### WRITTEN EXERCISE
The entries below contain a line with "extrude(amount=0.4)" and a line with "if empty is". Retype exactly everything from the first down to the second, both included, and nothing else.
:: SUPPLIED RECORDS ::
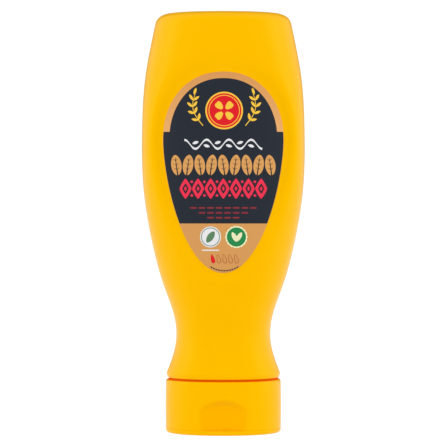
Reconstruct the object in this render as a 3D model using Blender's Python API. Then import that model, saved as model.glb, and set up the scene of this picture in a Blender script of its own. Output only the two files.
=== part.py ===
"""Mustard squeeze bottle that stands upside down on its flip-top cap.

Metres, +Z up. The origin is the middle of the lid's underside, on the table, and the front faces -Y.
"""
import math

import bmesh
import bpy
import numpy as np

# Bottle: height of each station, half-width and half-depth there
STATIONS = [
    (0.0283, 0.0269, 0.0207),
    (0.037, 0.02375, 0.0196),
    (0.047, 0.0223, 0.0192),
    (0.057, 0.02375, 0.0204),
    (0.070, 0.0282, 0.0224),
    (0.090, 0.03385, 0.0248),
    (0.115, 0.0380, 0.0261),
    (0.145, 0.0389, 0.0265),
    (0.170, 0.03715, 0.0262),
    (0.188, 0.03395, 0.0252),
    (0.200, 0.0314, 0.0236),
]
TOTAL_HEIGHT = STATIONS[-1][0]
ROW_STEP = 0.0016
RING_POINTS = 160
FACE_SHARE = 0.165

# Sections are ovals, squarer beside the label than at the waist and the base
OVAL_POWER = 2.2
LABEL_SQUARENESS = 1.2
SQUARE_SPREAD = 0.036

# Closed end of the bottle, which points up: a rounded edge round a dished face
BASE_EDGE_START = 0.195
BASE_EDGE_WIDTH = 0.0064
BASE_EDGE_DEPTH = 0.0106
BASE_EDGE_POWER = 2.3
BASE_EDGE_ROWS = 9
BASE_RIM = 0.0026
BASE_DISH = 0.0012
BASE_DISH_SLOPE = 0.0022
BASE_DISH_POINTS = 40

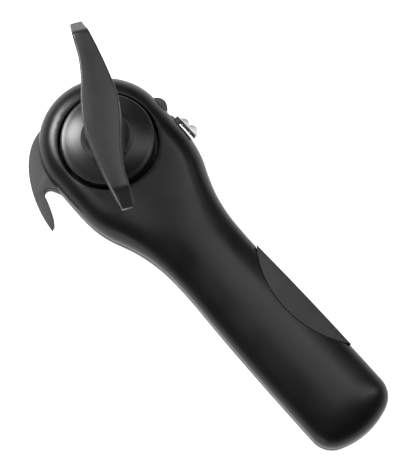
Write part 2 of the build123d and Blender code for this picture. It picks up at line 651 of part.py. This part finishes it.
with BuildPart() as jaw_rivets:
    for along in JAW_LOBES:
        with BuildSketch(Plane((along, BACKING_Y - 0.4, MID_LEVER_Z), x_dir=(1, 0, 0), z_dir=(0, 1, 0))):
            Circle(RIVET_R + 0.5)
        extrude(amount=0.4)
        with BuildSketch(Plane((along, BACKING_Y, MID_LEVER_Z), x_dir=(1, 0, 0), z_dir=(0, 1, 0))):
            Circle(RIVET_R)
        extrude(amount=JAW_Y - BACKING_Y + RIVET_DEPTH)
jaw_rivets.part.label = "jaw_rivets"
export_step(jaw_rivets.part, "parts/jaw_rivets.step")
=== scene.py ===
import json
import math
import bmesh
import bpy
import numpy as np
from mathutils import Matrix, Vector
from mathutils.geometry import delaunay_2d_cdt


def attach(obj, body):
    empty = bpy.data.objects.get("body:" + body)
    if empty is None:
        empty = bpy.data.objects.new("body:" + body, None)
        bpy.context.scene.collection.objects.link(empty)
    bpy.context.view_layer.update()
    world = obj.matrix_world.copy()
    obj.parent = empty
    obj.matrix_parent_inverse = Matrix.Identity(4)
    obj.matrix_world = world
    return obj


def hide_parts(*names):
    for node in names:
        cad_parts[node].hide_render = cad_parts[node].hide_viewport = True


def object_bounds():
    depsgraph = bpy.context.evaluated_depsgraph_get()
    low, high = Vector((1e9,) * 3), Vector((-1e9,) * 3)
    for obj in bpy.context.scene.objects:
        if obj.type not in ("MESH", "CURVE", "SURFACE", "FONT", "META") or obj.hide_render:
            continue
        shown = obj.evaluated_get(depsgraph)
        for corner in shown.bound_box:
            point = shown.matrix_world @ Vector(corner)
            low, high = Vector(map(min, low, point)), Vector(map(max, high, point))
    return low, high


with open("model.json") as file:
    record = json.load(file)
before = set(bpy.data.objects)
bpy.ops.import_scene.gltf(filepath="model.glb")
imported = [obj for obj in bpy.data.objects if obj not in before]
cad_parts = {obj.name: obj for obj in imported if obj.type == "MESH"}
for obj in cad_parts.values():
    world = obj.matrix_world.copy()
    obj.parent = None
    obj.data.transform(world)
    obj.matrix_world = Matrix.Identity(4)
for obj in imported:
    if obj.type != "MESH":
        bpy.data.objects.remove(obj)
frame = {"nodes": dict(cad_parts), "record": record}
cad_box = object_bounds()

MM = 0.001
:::
:: SUPPLIED RECORDS ::
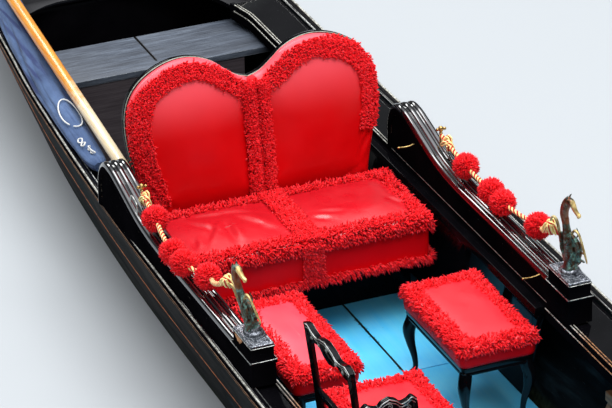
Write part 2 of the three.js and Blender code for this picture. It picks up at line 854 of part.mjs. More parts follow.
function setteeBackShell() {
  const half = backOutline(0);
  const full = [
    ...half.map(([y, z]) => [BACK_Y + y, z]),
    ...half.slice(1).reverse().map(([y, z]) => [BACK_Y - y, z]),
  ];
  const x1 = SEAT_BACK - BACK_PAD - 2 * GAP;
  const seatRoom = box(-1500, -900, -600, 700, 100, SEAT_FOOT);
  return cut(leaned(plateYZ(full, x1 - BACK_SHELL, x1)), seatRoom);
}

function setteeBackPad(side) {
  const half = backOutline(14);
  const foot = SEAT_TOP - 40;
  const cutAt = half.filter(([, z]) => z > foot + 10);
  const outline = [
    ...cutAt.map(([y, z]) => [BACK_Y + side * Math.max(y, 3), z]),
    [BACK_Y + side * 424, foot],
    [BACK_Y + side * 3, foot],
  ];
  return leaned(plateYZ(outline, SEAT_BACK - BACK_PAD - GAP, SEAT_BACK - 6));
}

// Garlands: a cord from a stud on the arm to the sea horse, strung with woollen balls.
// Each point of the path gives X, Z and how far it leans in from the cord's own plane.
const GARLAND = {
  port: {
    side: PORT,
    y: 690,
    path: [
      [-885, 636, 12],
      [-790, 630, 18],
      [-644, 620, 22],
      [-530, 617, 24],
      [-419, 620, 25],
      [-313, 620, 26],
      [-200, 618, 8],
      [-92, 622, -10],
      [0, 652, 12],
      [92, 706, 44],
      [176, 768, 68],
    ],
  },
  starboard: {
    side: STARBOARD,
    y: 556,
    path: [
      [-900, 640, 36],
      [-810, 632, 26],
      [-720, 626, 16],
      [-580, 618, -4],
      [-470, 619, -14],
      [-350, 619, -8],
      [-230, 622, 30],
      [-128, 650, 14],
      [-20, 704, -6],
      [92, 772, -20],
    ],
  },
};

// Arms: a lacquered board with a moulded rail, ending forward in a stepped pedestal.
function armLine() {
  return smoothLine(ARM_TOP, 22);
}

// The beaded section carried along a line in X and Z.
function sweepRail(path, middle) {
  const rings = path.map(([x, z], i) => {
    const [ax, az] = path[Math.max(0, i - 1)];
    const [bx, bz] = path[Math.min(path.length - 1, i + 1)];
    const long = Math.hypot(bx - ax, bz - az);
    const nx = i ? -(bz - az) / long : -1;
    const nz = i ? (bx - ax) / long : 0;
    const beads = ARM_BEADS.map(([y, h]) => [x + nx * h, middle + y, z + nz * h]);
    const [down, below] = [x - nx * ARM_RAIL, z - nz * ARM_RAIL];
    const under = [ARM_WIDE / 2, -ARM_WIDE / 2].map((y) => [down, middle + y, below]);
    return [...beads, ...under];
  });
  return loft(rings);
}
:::
### EXERCISE OUTPUT
        extrude(amount=0.4)
        with BuildSketch(Plane((along, BACKING_Y, MID_LEVER_Z), x_dir=(1, 0, 0), z_dir=(0, 1, 0))):
            Circle(RIVET_R)
        extrude(amount=JAW_Y - BACKING_Y + RIVET_DEPTH)
jaw_rivets.part.label = "jaw_rivets"
export_step(jaw_rivets.part, "parts/jaw_rivets.step")
=== scene.py ===
import json
import math
import bmesh
import bpy
import numpy as np
from mathutils import Matrix, Vector
from mathutils.geometry import delaunay_2d_cdt


def attach(obj, body):
    empty = bpy.data.objects.get("body:" + body)
    if empty is None:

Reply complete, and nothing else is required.